Roberto Mendes lança novo álbum após onze anos longe dos estúdios
Santo-amarense volta a explorar musicalidade do Recôncavo em "Na base do cabula"; álbum pode ser ouvido nas plataformas digitais
O violão como instrumento percussivo, a música como expressão comportamental, o canto como forma de louvor. Um mergulho no “rio sem cais” que é a música do Recôncavo baiano e mais uma celebração ao samba “que já existia antes do samba”. Em seu 11º álbum, o primeiro após onze anos longe dos estúdios, o santo-amarense Roberto Mendes volta a oferecer ao público sua musicalidade infundida no universo da chula e do samba de roda. Desde a última terça-feira (10) disponível nas principais plataformas digitais, “Na base do cabula” é mais um fruto de suas pesquisas musicais traduzido em forma de arte.
O novo trabalho do cantor, compositor, violonista e pesquisador musical baiano é o primeiro em que ele interpreta suas composições no formato “voz e violão”. A maneira como maneja o instrumento é peculiar. Valendo-se da tradição musical dos violeiros do Recôncavo, ele faz de seu “pinho” um instrumento de percussão – é quase um “batuque de cordas”, em que, como ele explica, “o som se dá mais pela frequência do que pelas notas”.
“Esta é a sua natureza. O violão é um instrumento de percussão que foi adaptado para ter a clave de sol do piano. É como se colocássemos um cais no rio. E a música do Recôncavo não tem cais”, explica Mendes ao bahia.ba. Ao resgatar o toque percussivo do violão, o sambista baiano apresenta um trabalho todo conduzido “na base do cabula”, estrutura rítmica trazida à Bahia pelos povos bantu, que deu origem à chula e ao samba de roda.

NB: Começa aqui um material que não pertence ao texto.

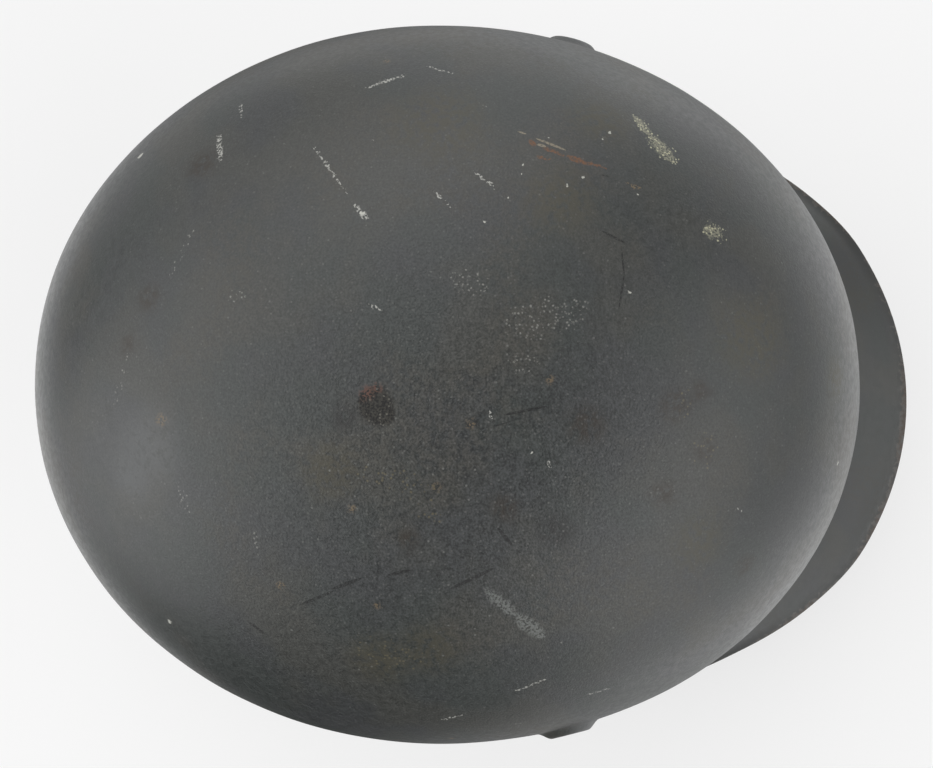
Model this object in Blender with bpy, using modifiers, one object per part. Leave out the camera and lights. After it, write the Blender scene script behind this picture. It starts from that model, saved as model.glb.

Roberto Mendes é um dos compositores favoritos de Maria Bethânia, sua conterrânea: ao longo das últimas décadas, foram 26 músicas gravadas por ela, incluindo “Yayá Massemba” (parceria com Capinan) e “Iluminada” (com Jorge Portugal). O compositor também tem criações cantadas por nomes como Gilberto Gil, Caetano Veloso, Daniela Mercury, Margareth Menezes, Mariene de Castro, entre outros.
Há tempos, porém, não entrava em um estúdio para registrar suas músicas. “No fundo, eu estava meio cansado. Estava repetindo muito, fazendo música como se produz carro, como se produz qualquer coisa. Criava uma forma e fazia a canção. E foi difícil sair disso”, diz. Ele conta que teve que parar por um tempo para voltar a criar suas músicas “como comportamento”, e não mais apenas “pela forma”.
“Na base do cabula”, cuja produção foi assinada por seus filhos Leonardo e João, traz nove regravações e três músicas inéditas. Uma delas é “Samba antes do samba”, parceria com Jorge Portugal. Nela, explora a velha polêmica sobre o berço do samba. Bahia ou Rio? Para ele e o velho parceiro, não há dúvidas: “O samba já existia antes do samba / Lá no Recôncavo, onde tudo começou / Passaram-se muitos anos e muitas rodas de bamba / Só bem depois o telefone tocou”.
Além de Portugal, outros parceiros contumazes marcam presença: Jota Veloso, José Carlos Capinan, Nelson Elias, Nizaldo Costa e João Mendes apresentam suas poesias para a melodia de Mendes. Para o sambista, eles fazem a ponte “para o outro lado do rio”, cuja travessia, ele afirma não poder fazer.
“Eu nunca morei em outro lugar, a vida inteira me debrucei nessa memória do samba de roda, da chula. Sempre fiquei na margem do rio”, diz Mendes. “Eu não consegui chegar à modernidade, mas já chegaram por mim e foi muito bom esse caminho. Essa travessia foi muito bem feita pelos meus parceiros”, conclui.
Roberto Mendes é um compositor que não se importa com métodos e fórmulas. Compõe como quem veleja pelos rios do Recôncavo, sem jamais cruzar a Baía de Todos os Santos: “Minha música é livre. Para mim, é um ato de louvor”.